On that day I knew that it was time for me to make some changes.  I had a job that I loved, but which was extremely stressful and involved crazy long hours.  My idea of exercise was to squat down to get the dip off the bottom shelf of the refrigerator.  I rarely ate breakfast, often missed lunch, then ate like someone was going to steal my food at dinner.  If it didn’t fall off my lap while I was driving or watching TV, then it was a balanced meal.  Family sized bags of chips and pints of Haagen Dazs qualify.  Before a hockey game, it was a Wendy’s Baconator, medium fries, diet coke and maybe a small Frosty.  Any idea how many calories are in that meal?  I certainly didn’t.

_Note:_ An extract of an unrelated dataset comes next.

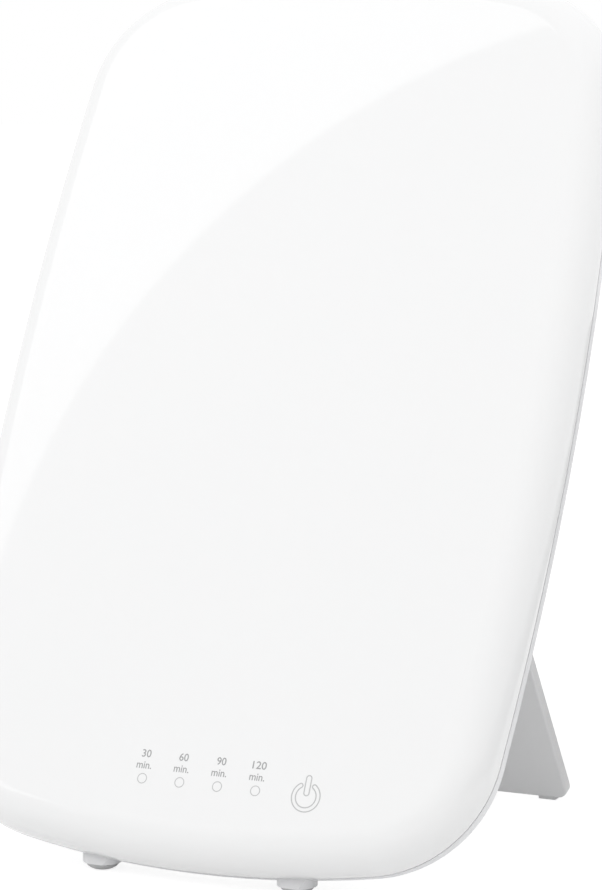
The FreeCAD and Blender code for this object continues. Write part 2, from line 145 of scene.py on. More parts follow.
def frontShell(name, look):
    # One profile of inset and depth is carried round the outline: flat face, quarter circle, rim, and the same
    # inside by one wall. Both flat sides close in a middle point.
    sideEnds, endStarts = arcs["sideEnds"], arcs["endStarts"]
    quarter = np.concatenate([
        np.linspace(0, sideEnds, look["sideSteps"], endpoint=False)[1:],
        np.linspace(sideEnds, endStarts, look["cornerSteps"], endpoint=False),
        np.linspace(endStarts, np.pi / 2, look["endSteps"], endpoint=False),
    ])
    angles = np.concatenate([quarter, np.pi - quarter[::-1], np.pi + quarter, 2 * np.pi - quarter[::-1]])
    bend = np.linspace(0, np.pi / 2, look["rollSteps"])
    r, w, d = look["roll"], look["wall"], look["depth"]
    edge, ring = r + look["flatEdge"], r + look["innerRing"]
    outer = np.stack([r - r * np.sin(bend), r - r * np.cos(bend)], 1)
    inner = np.stack([r - (r - w) * np.sin(bend), r - (r - w) * np.cos(bend)], 1)[::-1]
    profile = np.concatenate([[[ring, 0], [edge, 0]], outer, [[0, d], [w, d]], inner, [[edge, w], [ring, w]]])
    x, z = panelOutline(angles, profile[:, :1])
    rings = np.stack([x, np.broadcast_to(profile[:, 1:], x.shape), z], -1).reshape(-1, 3)
    points = np.concatenate([rings, [[0, 0, 0], [0, w, 0]]])
    faces = ringFaces(len(profile), len(angles)) + poleFaces(len(profile), len(angles))
    return solidMesh(name, onPanel(points), faces)


cover = frontShell("front_shell", frontCover)
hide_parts("front_cover")
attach(cover, "housing")
print("front cover made,", len(cover.data.polygons), "faces")

# Printed row on the face
prints = {"line": 0.22, "rise": 0.03, "sink": 0.005, "row": -109.1, "first": -13.65, "step": 10.92,
          "ringRadius": 1.28, "numbers": ("30", "60", "90", "120"), "numberUp": 6.75, "numberTall": 2.05,
          "numberWide": 1.32, "numberShift": -0.1, "wordUp": 3.6, "wordTall": 1.9, "wordWide": 4.3,
          "wordShift": -0.2, "letterSwell": 0.006}
powerSign = {"x": 33.45, "z": -109.2, "line": 0.3, "outer": 3.95, "inner": 2.85, "gap": np.radians(34.0),
             "barHalf": 0.72, "barFrom": 0.3, "barTo": 5.6}
printed = []


def strokeLoop(name, path, width):
    # A closed flat line: the path (x, z) moved by half the width along its normal to both sides, just under the
    # face and raised by the print's thickness.
    rise, sink = prints["rise"], prints["sink"]
    path = np.asarray(path, float)
    tangent = np.roll(path, -1, 0) - np.roll(path, 1, 0)
    tangent /= np.linalg.norm(tangent, axis=1)[:, None]
    normal = np.stack([tangent[:, 1], -tangent[:, 0]], 1) * width / 2
    sides = []
    for sign, depth in ((1, sink), (1, -rise), (-1, -rise), (-1, sink)):
        edge = path + sign * normal
        sides.append(np.stack([edge[:, 0], np.full(len(path), depth), edge[:, 1]], 1))
    points = np.stack(sides, 1).reshape(-1, 3)
    return solidMesh(name, onPanel(points), ringFaces(len(path), 4, closed=True), 30)


def capsulePath(x, low, high, half, steps=24):
    # Two half circles, centre + half (cos, sin), joined by straight sides.
    turn = np.linspace(0, np.pi, steps)
    top = np.stack([x + half * np.cos(turn), high - half + half * np.sin(turn)], 1)
    bottom = np.stack([x - half * np.cos(turn), low + half - half * np.sin(turn)], 1)
    return np.concatenate([top, bottom])


def openRingPath(x, z, inner, outer, gap, steps=72, capSteps=14):
    # Centre + radius (cos, sin): outer arc one way, a half circle round its end, inner arc back, a half circle.
    mid, half = (inner + outer) / 2, (outer - inner) / 2
    start, stop = np.pi / 2 + gap, np.pi / 2 - gap + 2 * np.pi
    sweep = np.linspace(start, stop, steps)
    turn = np.linspace(0, np.pi, capSteps)[1:-1]

    def arc(radius, angles):
        return np.stack([x + radius * np.cos(angles), z + radius * np.sin(angles)], 1)

    def cap(angle, sign):
        out = np.array([np.cos(angle), np.sin(angle)])
        side = np.array([-np.sin(angle), np.cos(angle)])
        halfCircle = np.cos(turn)[:, None] * out + np.sin(turn)[:, None] * side
        return np.array([x, z]) + mid * out + sign * half * halfCircle

    return np.concatenate([arc(outer, sweep), cap(stop, 1), arc(inner, sweep[::-1]), cap(start, -1)])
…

I noticed that my Facebook friend Tom was losing weight using the LoseIt!  After my check-up, I investigated the food diary app and decided to see if it would help keep me on track.  What I learned both astonished and embarrassed me.  I started looking up the nutritional value of what I had been eating and was just horrified.  My thoughtless food consumption ranged upwards of 3000 calories on a weekend day.  That one Wendy’s meal alone totes up a big 1390 calories all by itself.  And I’m not even talking about the sodium, trans-fat and cholesterol counts.  I knew that I had to make a massive change.

Now, I need to interject something here: I am not a doctor.  I am not a dietician.  I am not a personal trainer.  I am not formally educated in any way in the fields of diet and exercise.  Before embarking on any diet or exercise program, you should seek the advice of your doctor.  Seriously.

Friends, coworkers, and family have asked me how I did it.  This blog is a way for me to share my experiences, my frustrations, my successes and failures with you.  It is in no way intended to take the place of professional advice; however,  I would love for this to become a community to support healthier choices.  Share your own experiences in the comments.  Let’s use this as a forum to talk about what works, what doesn’t, how we struggle, how we overcome, how we take our lives back one choice at a time.

This isn’t about losing 10 pounds in a week.  It’s about eating a banana rather than a muffin. It’s about eating one cookie rather than ten.  Mostly, it’s about forgiving yourself when you slip and making your next choice a better one.  July 24th isn’t the birthday I came with; but, it’s the one I’ve chosen.  On that day I committed to myself to eat more nutritious foods and to be more active.  It’s a commitment I have to consciously make every single day.

Join me.  Make the commitment to yourself today.  Let’s help each other live healthier lives.